As I am using a Titan V (and Titan XP) and am trying to benchmark their performance, I moved a previous post to this thread.
As background, I decided to subsidize/rationalize my DeepLearning GPU purchase of a Titan V and Titan Xp by using them for ethereum crypto-mining. As a result, and discussed below, I have come across some puzzling phenomena.
When I run the following code without any other jobs running, it is significantly slower than when the GPU is running other process. (Specifically, it is under heavy load running crypto-mining software.) I have repeated the trials numerous times to make sure that there were no differences in pre-computing or caching taking place.
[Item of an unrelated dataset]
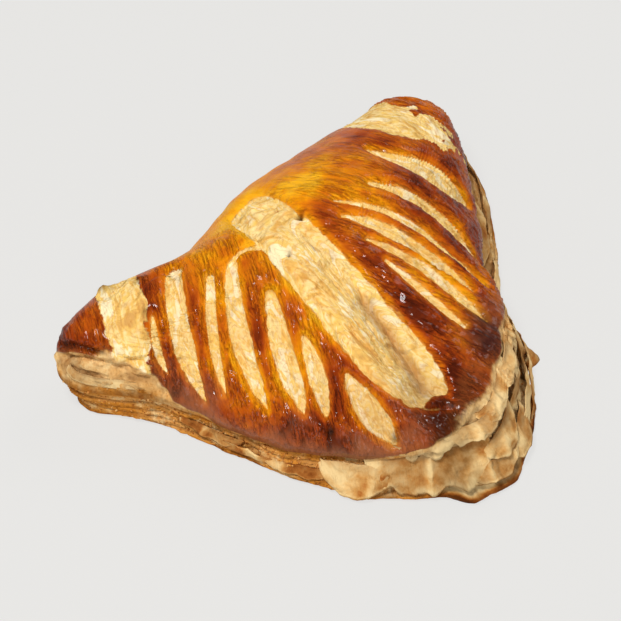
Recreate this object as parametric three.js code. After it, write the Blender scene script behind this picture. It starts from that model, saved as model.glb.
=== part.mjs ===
// Triangular puff-pastry turnover, egg-washed, scored with a leaf pattern and baked.
// One closed solid: a square of laminated dough folded over an apple filling. Its folded side is a smooth
// roll along +Y, and its two cut sides, which meet at the point on -Y, show the stacked sheets of dough.
// Millimetres, +Z up, +X along the fold. The origin is under the middle of the bounding box, on the tray.
import * as THREE from 'three';

// The filled middle, from which the outline is measured.
const MIDDLE = { x: 2, y: 12 };
const FILLING = { x: 4, y: 19, height: 45, halfLength: 44, halfWidth: 42, falloff: 1.2 };
const SHOULDER_AT_MIDDLE = 25; // height of the dough alone where the filling is thickest
const ROUND_OVER = 2.2; // how the top rolls down to the brow, 2 is an ellipse

// Stations round the pastry. base is the radius of the bottom sheet on the tray. brow is the radius of the
// glazed sheet's widest line and browHeight its height. fullness is how squarely the top rolls down to
// the brow, and shoulder the height of the dough just inside it.
const STATIONS = [
  { angle: 4, base: 63, brow: 52.5, browHeight: 13, fullness: 4, shoulder: 26 },
  { angle: 16, base: 74, brow: 63.5, browHeight: 13, fullness: 6, shoulder: 29 },
  { angle: 27, base: 79, brow: 75.5, browHeight: 13, fullness: 7, shoulder: 32 }, // right corner
  { angle: 37, base: 72, brow: 74.5, browHeight: 13, fullness: 7, shoulder: 32.5 },
  { angle: 47, base: 55, brow: 61.5, browHeight: 14, fullness: 6, shoulder: 30 },
  { angle: 62, base: 43, brow: 50.5, browHeight: 16, fullness: 4.4, shoulder: 29 },
  { angle: 90, base: 37, brow: 43.5, browHeight: 17, fullness: 3.8, shoulder: 26 }, // middle of the fold
  { angle: 113, base: 37.5, brow: 42, browHeight: 16, fullness: 3.6, shoulder: 25 },
  { angle: 134, base: 48, brow: 52, browHeight: 14, fullness: 5, shoulder: 26 },
  { angle: 145, base: 62, brow: 70, browHeight: 13, fullness: 7, shoulder: 31 },
  { angle: 153, base: 72.5, brow: 77, browHeight: 13, fullness: 8, shoulder: 32 }, // left corner
  { angle: 160, base: 71.5, brow: 75, browHeight: 12, fullness: 7, shoulder: 28 },
  { angle: 166, base: 62, brow: 63, browHeight: 11, fullness: 4.5, shoulder: 27 },
  { angle: 178, base: 53.5, brow: 52, browHeight: 9.5, fullness: 2.8, shoulder: 25 },
  { angle: 197, base: 49.5, brow: 47, browHeight: 9, fullness: 2.4, shoulder: 25 }, // left cut side
  { angle: 217, base: 50, brow: 47, browHeight: 10, fullness: 2.4, shoulder: 25 },
  { angle: 239, base: 55.5, brow: 51, browHeight: 12.5, fullness: 2.8, shoulder: 25 },
  { angle: 257, base: 62, brow: 56, browHeight: 16, fullness: 3.4, shoulder: 25 },
  { angle: 270, base: 68.5, brow: 60, browHeight: 18, fullness: 4, shoulder: 25 }, // the point
  { angle: 286, base: 63.5, brow: 55, browHeight: 19, fullness: 4, shoulder: 25 },
  { angle: 300, base: 57, brow: 49, browHeight: 19, fullness: 3.4, shoulder: 25 },
  { angle: 320, base: 50.5, brow: 44, browHeight: 15, fullness: 3, shoulder: 25 }, // right cut side
  { angle: 340, base: 49, brow: 43, browHeight: 12, fullness: 3, shoulder: 25 },
  { angle: 352, base: 54.5, brow: 46.5, browHeight: 12, fullness: 3.4, shoulder: 25 },
];

// Openings in the glazed sheet, where a score or an unglazed strip pulled apart in the oven. Each has a
// path of three plan points, its greatest width, and where along the path it is widest, from 0 to 1.
const OPENING_DEPTH = 1.3;
const OPENINGS = [
  { path: [[-5.6, 40.5], [-8.2, 0.5], [-3.4, -38.5]], width: 17.8, widest: 0.65 }, // midrib
  { path: [[-45.5, 48], [-52, 35.5], [-58.5, 21.5]], width: 13, widest: 0.35 }, // left corner
  { path: [[-46, 31.6], [-49.5, 25.7], [-50.5, 20.5]], width: 2.1, widest: 0.6 }, // left side, in order
  { path: [[-33.6, 38.8], [-43.4, 23], [-46.4, 9.2]], width: 5.5, widest: 0.45 },
  { path: [[-28.9, 28.8], [-37.4, 16.8], [-42.6, 5.6]], width: 3, widest: 0.45 },
  { path: [[-22.9, 27], [-32.8, 11], [-37.7, -6.4]], width: 5.2, widest: 0.55 },
  { path: [[-21, 13], [-27.5, -0.5], [-31.8, -14.6]], width: 6, widest: 0.55 },
  { path: [[-21.4, -0.8], [-24.3, -10.4], [-28, -18.9]], width: 4.6, widest: 0.5 },
  { path: [[-18.6, -15.2], [-19.3, -25.5], [-18.9, -35.4]], width: 6.9, widest: 0.55 },
  { path: [[41.5, 54], [47.5, 38], [58, 24]], width: 14.5, widest: 0.35 }, // right corner
  { path: [[33, 36.6], [42.1, 22.8], [51, 12.6]], width: 8.8, widest: 0.6 }, // right side, in order
  { path: [[22.9, 23.2], [34.4, 8], [40.4, -5.8]], width: 4.6, widest: 0.45 },
  { path: [[10, 23.5], [24.4, 4.9], [33, -13.7]], width: 2.7, widest: 0.6 },
  { path: [[7.9, 18], [19.2, 1], [27.1, -15.7]], width: 4.9, widest: 0.5 },
  { path: [[7.8, 8.2], [18, -8.4], [23.8, -24.8]], width: 4, widest: 0.62 },
  { path: [[8.4, 0], [12.3, -12.6], [16.5, -24.3]], width: 2.8, widest: 0.6 },
];

// The cut sides: a stack of sheets, each stepping out a little past the one above.
const SHEETS = 4;
const SHEET_WANDER = 0.7; // how far a sheet's edge strays in and out
const FOLDED_FROM = 44; // the folded side, between these angles, shows no sheets
const FOLDED_TO = 138;
const FOLD_BLEND = 14;
const FOOT_TUCK = 2.2; // how far the bottom sheet's edge rounds in to the tray
const FLAPS = [ // pieces of the bottom sheet that stick out past the rest
  { angle: 262.5, reach: 2.6, halfAngle: 3 },
  { angle: 313.5, reach: 4.2, halfAngle: 3.4 },
  { angle: 236, reach: 1.2, halfAngle: 5 },
];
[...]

Moreover, I have tested this off and on over several weeks with the same result. I have used
nvidia-smi to verifying what jobs are running on the GPU. Here are the times:
data = ImageClassifierData.from_paths(PATH, tfms=tfms_from_model(arch, sz))
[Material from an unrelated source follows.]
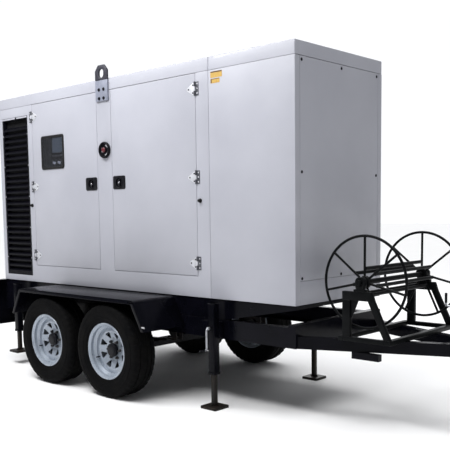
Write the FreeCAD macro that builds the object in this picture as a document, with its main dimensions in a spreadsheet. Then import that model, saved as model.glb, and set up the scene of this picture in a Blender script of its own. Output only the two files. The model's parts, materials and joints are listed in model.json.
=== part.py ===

learn = ConvLearner.pretrained(arch, data, precompute=True)
This really doesn’t make sense to me.
In trying to figure it out, I was wondering is anyone is using either a Titan V or Titan X. If so, I was wondering if they could let me know how long the above code runs for them. This is right out of Lesson1. Note that in learn.fit(0.01, 5), I am running 5 epochs vs. 3.
That is a pre-trained model in those first few steps. It runs “fast” no matter what. I would be more interested in you running the entire notebook. Then, look at the widgets and processing time for the learn.fit operations that are more computationally intensive in the data augmentation and fine tuning sections of that lesson1 notebook. If you could do that, and let me know or post to this thread, it would be appreciated.
@FourMoBro thanks for response. I will run and post some times there.
Note that fastai isn’t currently optimized for the tensorcores on this GPU.
I considered delaying my new car and investing in a Titan V. After all, 3 grands are not too much for 110 Tflops, if you are serious about DL.
But what I find a bit unsettling is that your tensors got to have all dimensions to be multiples of 8 in order to to leverage tensor cores.